Monday, November 29, 2010

Spiced Apples

I liked the way this picture came out -- nice and eery with that alien glow coming out of the jar. It looks a little like primordial ooze gone nuclear, I admit. But what you see below is the fruit of the gods.

This jar contains the end of the Thanksgiving spiced apples that Dad makes each year. It's a bit like Christmas, it only comes around once and the anticipation combined with the chemistry of the cooked apples, red hots, and sugar could destroy the table by the time we sit down to eat it. The sweetness combines so perfectly with the turkey, dressing, sweet potatoes, and green bean casserole that I found myself this year portioning each of these four elements around a center of glowing red apples on the plate a bit like a scientist's chemical formula. If everything equally touches the supernova catalyst, I caught myself thinking, we'll have perfect synthesis.

The picture below was taken a couple of Thanksgivings ago when Dad filled a 9x13 pan of the stuff for only 6 of us, and we still managed to consume it all.

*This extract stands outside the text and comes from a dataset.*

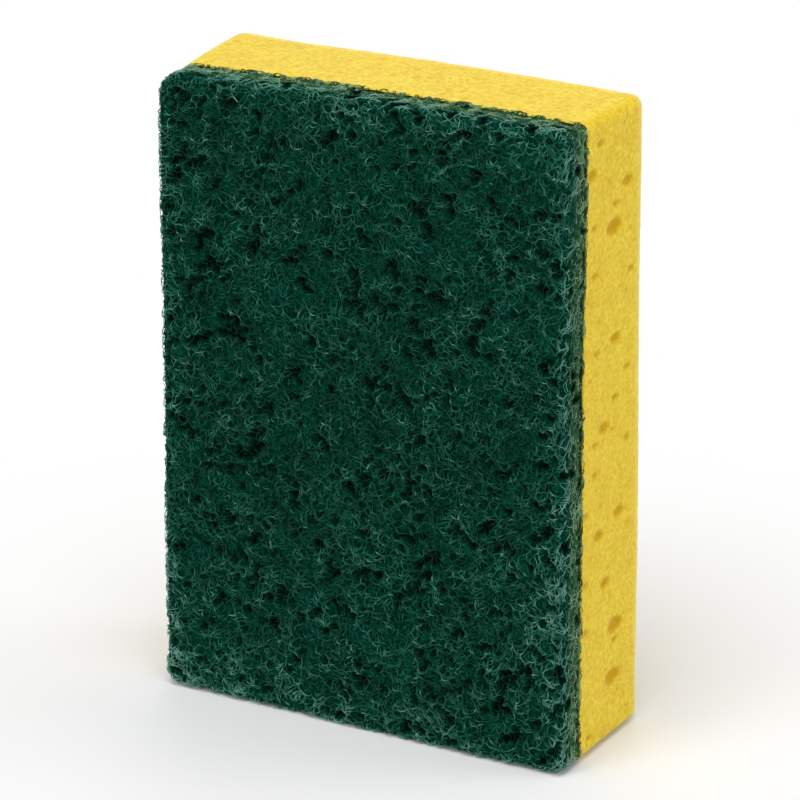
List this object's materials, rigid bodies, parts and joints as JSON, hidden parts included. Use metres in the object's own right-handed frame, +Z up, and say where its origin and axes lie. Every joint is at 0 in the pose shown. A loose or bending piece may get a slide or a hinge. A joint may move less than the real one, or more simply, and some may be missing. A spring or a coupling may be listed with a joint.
{
  "type": "cleaning sponge",
  "caption": "Two-layer cleaning sponge: a porous cellulose block with a fibrous scouring pad bonded to one broad face.",
  "frame": {"origin": "centre of the short end that the sponge stands on", "axes": "+Z up along the length; X across the width; -Y out of the scouring face and +Y out of the open sponge face"},
  "size_m": [0.077, 0.027, 0.11],
  "materials": {
    "cellulose": "open-celled cellulose sponge, yellow, matt",
    "scouring_web": "resin-coated non-woven fibre web, dark green, slightly glossy strands"
  },
  "bodies": {
    "root": {"sponge_block": "cellulose", "scouring_pad": "scouring_web"}
  },
  "joints": []
}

So, as the leftover apples of Thanksgiving 2010 get eaten with, well, just about anything, and I start to hoard the last bits in the dark recesses of the refrigerator, here is the recipe, should any other soul be brave enough to take it on:

(Please note diabetics should stay as far away from this dish as the plague.)

10 Red Delicious Apples (the really big ones) If you only have small, make it 15
3-4 bags of Imperial Red Hots
1 pound of sugar

Peel and slice the apples into a pot of water, just full enough to cover them. Boil for 20 minutes to soften. The froth should have dissipated by that time.

Next, by 1/2 cups, add red hots and stir into boiling pot to melt. After each 1/2 cup, add a cup of sugar. You will need at least 6 cups of sugar altogether.

Pour off the extra juice as you go (into a jar -- Dad calls this the true nectar of the gods and uses it as syrup)

Mash gently with a potato masher or a wooden spoon to desired consistency.

Total time: 1 hour

Set up overnight in the fridge to chill.

When Nick had his extra credit project due in Creative Foods for "family traditions" this is what he made. I think he got a 125 out of 100. None came home to us, either.